I am uncomfortable with what I see as the "man vs nature" approach of many in the environmental movement. In my imagination I see an environmental extremist saying "If we could only get rid of man, the earth would be OK." This might be an extreme version of the Gaia Hypothesis. And, in its extreme version, it strikes me as being very anti-Darwinian. Almost a religious creationist view of the world.

Now comes Boston Globe Staff Writer Drake Bennett with an article on paleontologist Peter Ward and his darker view of nature. Titled "Dark Green," the article talks about Mr Ward's view that nature is not always working toward preservation of life, the view most of us carry around with us. I commend the article to you.

As stated by writer Mr Bennett, the common view is that
...the workings of the natural world, honed over billions of years of evolution, have reached a dynamic equilibrium far more elegant - and ultimately durable - than the clumsy attempts humankind makes to alter or improve them.
In contrast to this positive view of the earth and life on it, the view of Mr Peter Ward is one that Charles Addams, on his worst day, might visualize:
In his view, the earth's history makes clear that, left to run its course, life isn't naturally nourishing - it's poisonous. Rather than a supple system of checks and balances, he argues, the natural world is a doomsday device careening from one cataclysm to another. Long before humans came onto the scene, primitive life forms were busily trashing the planet, and on multiple occasions, Ward argues, they came close to rendering it lifeless. Around 3.7 billion years ago, they created a planet-girdling methane smog that threatened to extinguish every living thing; a little over a billion years later they pumped the atmosphere full of poison gas. (That gas, ironically, was oxygen, which later life forms adapted to use as fuel.)
So what is the real story?

As usual in these sorts of things, probably somewhere in the middle. The key evidence for that is that, based on Mr Ward's studies we came close to ending life, but life seems to have bounced back, one way or another.

Mr Ward believes that man may have to become a more active part of the process in keeping the planet in some sort of equilibrium in order to sustain life. But, as the same time, Mr James Lovelock, the British scientist who proposed the Gaia Hypothesis, is suggesting that we might at some point have to sink large pipes into the oceans to cause churning of material on the bottom toward the top, to keep the oceans alive.

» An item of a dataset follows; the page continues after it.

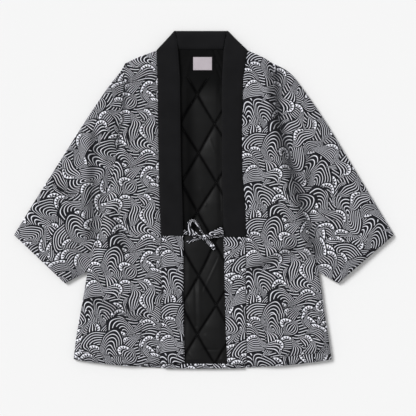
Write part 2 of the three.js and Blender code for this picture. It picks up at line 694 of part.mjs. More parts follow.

In fact, the last 12 column inches of the report are about the fact that the extreme views are probably going to meet in the middle.

That said, this article provides us a chance to think again about climate change and what it means and how we as humans play in it. It should also be, but was missed by the author, Mr Bennett, a chance to talk about unintended consequences and how each new solution contains the seeds of a new problem, which must then be solved, thus creating a new problem and so on. There is probably some named law out there to describe this, but I don't know what it is.

And, the most important question--how does one pronounce Gaia? There will be a (to be named) prize for the person who (1) provides a good pronunciation and (2) identifies himself or herself in some way that I can recognize.